18.Yet before I get into the substance of the appeal I must say something about the attempt by the 6th respondent to urge us to affirm the decision on the argument that the ELC suit was improperly before Court for being res judicata Kisumu ELC No 286 of 2014. This contention, I am afraid, is not available to the 6th respondent because she neither filed a cross-appeal nor a notice to affirm the decision of the superior court below on grounds other than or additional to those relied upon by the trial court (see Rules 93 and 94 respectively of the Court of Appeal Rules,2010, now Rules 95 and 96).
19.Before the superior court below, the case by James is that he acquired ownership of the suit property from the , 8th, 9th, 10th and 11th respondents who in turn were the original alottees of the parcels from the County Council of Kisumu. His grievance was that the same parcels of land had been wrongfully designated Kisumu/Nyalenda B 2551 and Kisumu/Nyalenda ‘B’ 2548 and purportedly transferred to the 6th and 7th respondents respectively by the Municipal Council of Kisumu. The contention by James was that the Municipal Council had no authority to repossess the parcels of land and therefore to transfer them to the 6th and 7th respondents.
20.At trial the 6th respondent’s evidence supported the position of James on one aspect which, ironically, reveals a fundamental misconception in the case set up by James and which could have been avoided had James carried out a search over parcels Kisumu/Nyalenda B 2551 and Kisumu/Nyalenda B/2554. The common position of both James and the 6th respondent is that the suit properties were in fact owned by the County Council of Kisumu and not the Municipal Council of Kisumu, as the registered proprietor of freehold interests in the parcels.

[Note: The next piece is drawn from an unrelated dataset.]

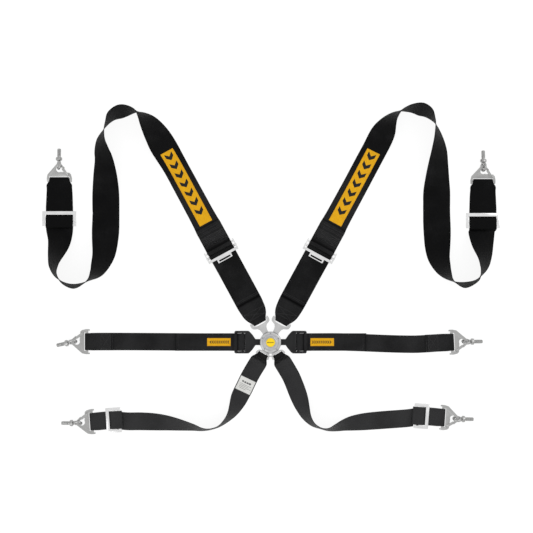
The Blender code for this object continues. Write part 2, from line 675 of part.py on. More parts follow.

21.A fundamental flaw in the case by James is that the leasehold interests held by the 6th and 7th respondents were granted by the Municipal Council. James had proceeded on the assumption that upon the Municipal Council purporting to repossess the allotments he held vide the notices appearing in the Daily Nation publications of October 18, 2010 and November 12, 2010, the Municipal Council then granted leasehold interests to the 6th and 7th respondents. However, the evidence set out in the affidavit of the 6th respondent (and which is unchallenged) is that, through a different notice published in the Daily Nation of March 28, 2011, the County Council of Kisumu repossessed various allocations in Nyalenda B including those made in respect to the suit properties. In that notice, the County Council stated that it was repossessing the plots by forfeiture at the expiry of 21 days from the date of the notice. From the appellant’s own documents, the allocations he held and which had been initially granted to the 8th, 9th, 10th and 11th respondents were within Nyalenda ‘B’ 357. The official search of this property produced by the 6th respondent shows that the registered proprietor of Nyalenda ‘B’ 357 was the County Council of Kisumu with absolute interest registered on March 28, 1998.Having repossessed the plots within that land (which included those allotted to the 8th to the 11th respondents) the County Council had formally subdivided the land and fresh allotments made. The titles held by the 6th and 7th respondent which result from these fresh allotments and the subdivision of Nyalenda ‘B’ 357 are leasehold interests granted by the County Council to the two.
22.The petition presented, the evidence led and the submissions in support did not seek to impeach the notice of repossession given by the absolute proprietor of the suit land, the County Council, nor did it fault the leasehold titles held by the 6th and 7th respondents as granted to them by the County Council. The petitioners train their guns on the Municipal Council but in doing so bark up the wrong tree because the leasehold interests that aggrieve them were granted, not by the Municipal Council as alleged in the petition but by the County Council. For the reason that the petitioners did not fault, or even challenge, the notice of repossession of the allotments issued by the County Council and which paved the way for grant of leases to the 6th and 7th respondents, then James could not prove that he lawfully still held the allocations (stated clearly in the letter of allotments to be as a license of occupation) over the suit properties nor did he successfully impeach the titles held by the 6th and 7th respondents. In that event it is needless to even interrogate whether he had sufficiently proved that the initial allotments were lawfully made to the 8th to 11th respondents and that those respondents subsequently transferred them to him.
23.This appeal proceeds on the faulty premise that once the learned Judge faulted, and correctly in my view, the notice of repossession of the Municipal Council (as opposed to the notice by the County Council) then the automatic result was that the entire petition would succeed. But as I have sought to demonstrate, that was a serious misapprehension on the part of the appellants. It would have been enough for the trial Judge to simply dismiss the petition, and he was therefore gratuitous in his observation that;
24.The success of the other two prayers in the petition was substantially pegged on the petitioners proving ownership of the suit property and having failed to do so, then the plea by James that his fundamental rights were infringed or that the criminal proceedings commenced against his caretaker was malicious and without plausible foundation cannot see the light of the day.
25.I would propose that the appeal be dismissed but just as at trial, each party to bear its own costs.